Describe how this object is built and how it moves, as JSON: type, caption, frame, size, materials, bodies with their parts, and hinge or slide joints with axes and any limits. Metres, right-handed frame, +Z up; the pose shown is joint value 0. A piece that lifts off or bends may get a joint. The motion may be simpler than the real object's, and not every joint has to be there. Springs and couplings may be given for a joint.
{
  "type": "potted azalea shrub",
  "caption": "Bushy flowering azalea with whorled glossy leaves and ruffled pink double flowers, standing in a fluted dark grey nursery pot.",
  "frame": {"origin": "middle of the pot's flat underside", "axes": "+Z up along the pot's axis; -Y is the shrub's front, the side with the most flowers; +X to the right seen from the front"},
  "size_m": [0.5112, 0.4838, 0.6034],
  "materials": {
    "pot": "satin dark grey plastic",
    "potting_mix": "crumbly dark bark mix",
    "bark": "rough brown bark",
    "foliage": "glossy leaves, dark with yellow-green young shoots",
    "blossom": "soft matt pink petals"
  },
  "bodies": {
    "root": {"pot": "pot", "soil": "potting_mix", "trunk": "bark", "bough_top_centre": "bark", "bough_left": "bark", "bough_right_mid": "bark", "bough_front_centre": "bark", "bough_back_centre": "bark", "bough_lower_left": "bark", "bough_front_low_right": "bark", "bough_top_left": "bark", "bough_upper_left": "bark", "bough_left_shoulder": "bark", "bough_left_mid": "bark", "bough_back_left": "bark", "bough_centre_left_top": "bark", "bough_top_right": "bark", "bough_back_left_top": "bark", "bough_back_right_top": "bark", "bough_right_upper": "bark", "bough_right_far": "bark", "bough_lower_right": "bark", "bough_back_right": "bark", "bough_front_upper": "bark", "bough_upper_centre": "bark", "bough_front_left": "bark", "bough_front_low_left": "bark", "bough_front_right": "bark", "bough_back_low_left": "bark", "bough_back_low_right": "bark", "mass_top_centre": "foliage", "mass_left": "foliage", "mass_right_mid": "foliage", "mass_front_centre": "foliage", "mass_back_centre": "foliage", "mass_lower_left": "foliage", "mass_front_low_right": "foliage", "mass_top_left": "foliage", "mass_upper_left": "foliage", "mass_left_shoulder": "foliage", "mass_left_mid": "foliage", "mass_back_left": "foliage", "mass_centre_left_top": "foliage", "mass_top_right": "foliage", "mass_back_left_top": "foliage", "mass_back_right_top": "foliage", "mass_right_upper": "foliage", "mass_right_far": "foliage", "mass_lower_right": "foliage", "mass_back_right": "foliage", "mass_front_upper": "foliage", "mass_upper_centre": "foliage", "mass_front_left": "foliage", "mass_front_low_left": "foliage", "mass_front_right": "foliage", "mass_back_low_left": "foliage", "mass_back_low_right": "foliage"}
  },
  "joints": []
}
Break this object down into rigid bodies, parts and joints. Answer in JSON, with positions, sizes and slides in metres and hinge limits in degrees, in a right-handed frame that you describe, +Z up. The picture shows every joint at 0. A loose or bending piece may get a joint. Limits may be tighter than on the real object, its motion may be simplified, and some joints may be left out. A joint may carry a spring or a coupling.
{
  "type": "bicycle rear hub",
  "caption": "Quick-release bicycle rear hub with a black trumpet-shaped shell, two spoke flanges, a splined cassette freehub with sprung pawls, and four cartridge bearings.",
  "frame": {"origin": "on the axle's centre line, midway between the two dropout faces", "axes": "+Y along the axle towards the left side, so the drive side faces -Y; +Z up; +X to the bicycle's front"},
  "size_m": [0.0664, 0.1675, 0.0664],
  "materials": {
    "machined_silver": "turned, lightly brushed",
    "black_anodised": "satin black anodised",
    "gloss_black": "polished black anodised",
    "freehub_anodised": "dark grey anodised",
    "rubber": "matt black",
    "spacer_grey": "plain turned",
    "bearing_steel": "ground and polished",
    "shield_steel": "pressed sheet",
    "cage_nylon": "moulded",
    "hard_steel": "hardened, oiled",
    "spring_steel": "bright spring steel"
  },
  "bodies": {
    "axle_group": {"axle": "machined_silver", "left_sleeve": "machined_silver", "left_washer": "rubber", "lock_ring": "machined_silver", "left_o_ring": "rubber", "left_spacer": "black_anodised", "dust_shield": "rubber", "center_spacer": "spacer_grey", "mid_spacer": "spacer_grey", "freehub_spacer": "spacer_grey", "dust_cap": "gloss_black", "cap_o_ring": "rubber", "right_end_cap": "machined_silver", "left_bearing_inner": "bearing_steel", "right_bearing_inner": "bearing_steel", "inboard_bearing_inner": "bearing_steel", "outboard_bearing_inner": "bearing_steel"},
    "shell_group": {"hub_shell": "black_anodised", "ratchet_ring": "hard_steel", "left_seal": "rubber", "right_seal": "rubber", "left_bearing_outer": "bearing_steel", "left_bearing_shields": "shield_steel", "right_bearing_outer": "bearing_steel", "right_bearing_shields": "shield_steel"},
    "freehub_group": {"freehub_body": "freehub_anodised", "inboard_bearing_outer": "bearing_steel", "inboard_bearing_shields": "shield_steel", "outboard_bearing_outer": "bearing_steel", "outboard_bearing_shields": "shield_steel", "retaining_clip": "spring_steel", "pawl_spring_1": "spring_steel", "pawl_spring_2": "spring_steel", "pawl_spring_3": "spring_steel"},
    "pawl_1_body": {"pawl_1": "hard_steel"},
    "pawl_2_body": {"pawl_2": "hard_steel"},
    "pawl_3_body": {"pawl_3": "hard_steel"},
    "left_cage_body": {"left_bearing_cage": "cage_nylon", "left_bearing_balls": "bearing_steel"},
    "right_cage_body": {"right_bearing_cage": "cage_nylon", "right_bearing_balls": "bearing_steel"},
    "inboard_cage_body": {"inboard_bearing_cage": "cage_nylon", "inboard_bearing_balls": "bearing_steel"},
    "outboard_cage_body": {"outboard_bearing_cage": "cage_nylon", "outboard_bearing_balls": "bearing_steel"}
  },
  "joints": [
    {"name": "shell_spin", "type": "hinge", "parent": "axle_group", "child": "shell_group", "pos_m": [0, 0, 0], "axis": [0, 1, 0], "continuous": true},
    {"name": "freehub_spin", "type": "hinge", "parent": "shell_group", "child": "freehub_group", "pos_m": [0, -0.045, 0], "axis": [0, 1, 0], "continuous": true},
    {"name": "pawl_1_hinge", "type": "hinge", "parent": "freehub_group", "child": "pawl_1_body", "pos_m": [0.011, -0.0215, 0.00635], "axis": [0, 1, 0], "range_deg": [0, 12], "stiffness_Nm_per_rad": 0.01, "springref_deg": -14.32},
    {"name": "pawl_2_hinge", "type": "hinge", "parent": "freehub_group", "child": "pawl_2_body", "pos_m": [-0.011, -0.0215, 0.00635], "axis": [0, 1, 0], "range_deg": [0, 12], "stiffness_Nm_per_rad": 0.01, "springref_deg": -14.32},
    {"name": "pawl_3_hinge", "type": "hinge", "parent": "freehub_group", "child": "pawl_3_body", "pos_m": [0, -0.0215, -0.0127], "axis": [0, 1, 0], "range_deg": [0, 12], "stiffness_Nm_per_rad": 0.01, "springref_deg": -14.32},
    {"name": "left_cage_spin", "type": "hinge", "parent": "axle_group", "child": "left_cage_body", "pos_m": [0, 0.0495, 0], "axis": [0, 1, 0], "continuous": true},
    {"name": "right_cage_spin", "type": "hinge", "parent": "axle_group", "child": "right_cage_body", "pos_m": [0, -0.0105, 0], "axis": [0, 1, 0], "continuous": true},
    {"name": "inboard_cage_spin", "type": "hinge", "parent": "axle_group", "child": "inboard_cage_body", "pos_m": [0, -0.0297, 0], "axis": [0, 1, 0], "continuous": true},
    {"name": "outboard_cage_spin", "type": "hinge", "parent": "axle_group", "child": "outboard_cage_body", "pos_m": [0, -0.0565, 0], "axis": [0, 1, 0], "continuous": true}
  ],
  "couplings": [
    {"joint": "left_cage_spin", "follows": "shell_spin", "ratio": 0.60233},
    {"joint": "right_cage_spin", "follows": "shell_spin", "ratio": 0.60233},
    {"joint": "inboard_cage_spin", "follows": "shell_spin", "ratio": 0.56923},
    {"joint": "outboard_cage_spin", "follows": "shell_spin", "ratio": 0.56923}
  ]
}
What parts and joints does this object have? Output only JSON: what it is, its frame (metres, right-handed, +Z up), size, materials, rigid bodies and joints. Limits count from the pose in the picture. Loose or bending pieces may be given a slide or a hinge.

☆ ☆ ☆

[Written instruction] Using the records given above, list every line that includes the word "rigid".

[Exercise answer]
Break this object down into rigid bodies, parts and joints. Answer in JSON, with positions, sizes and slides in metres and hinge limits in degrees, in a right-handed frame that you describe, +Z up. The picture shows every joint at 0. A loose or bending piece may get a joint. Limits may be tighter than on the real object, its motion may be simplified, and some joints may be left out. A joint may carry a spring or a coupling.
What parts and joints does this object have? Output only JSON: what it is, its frame (metres, right-handed, +Z up), size, materials, rigid bodies and joints. Limits count from the pose in the picture. Loose or bending pieces may be given a slide or a hinge.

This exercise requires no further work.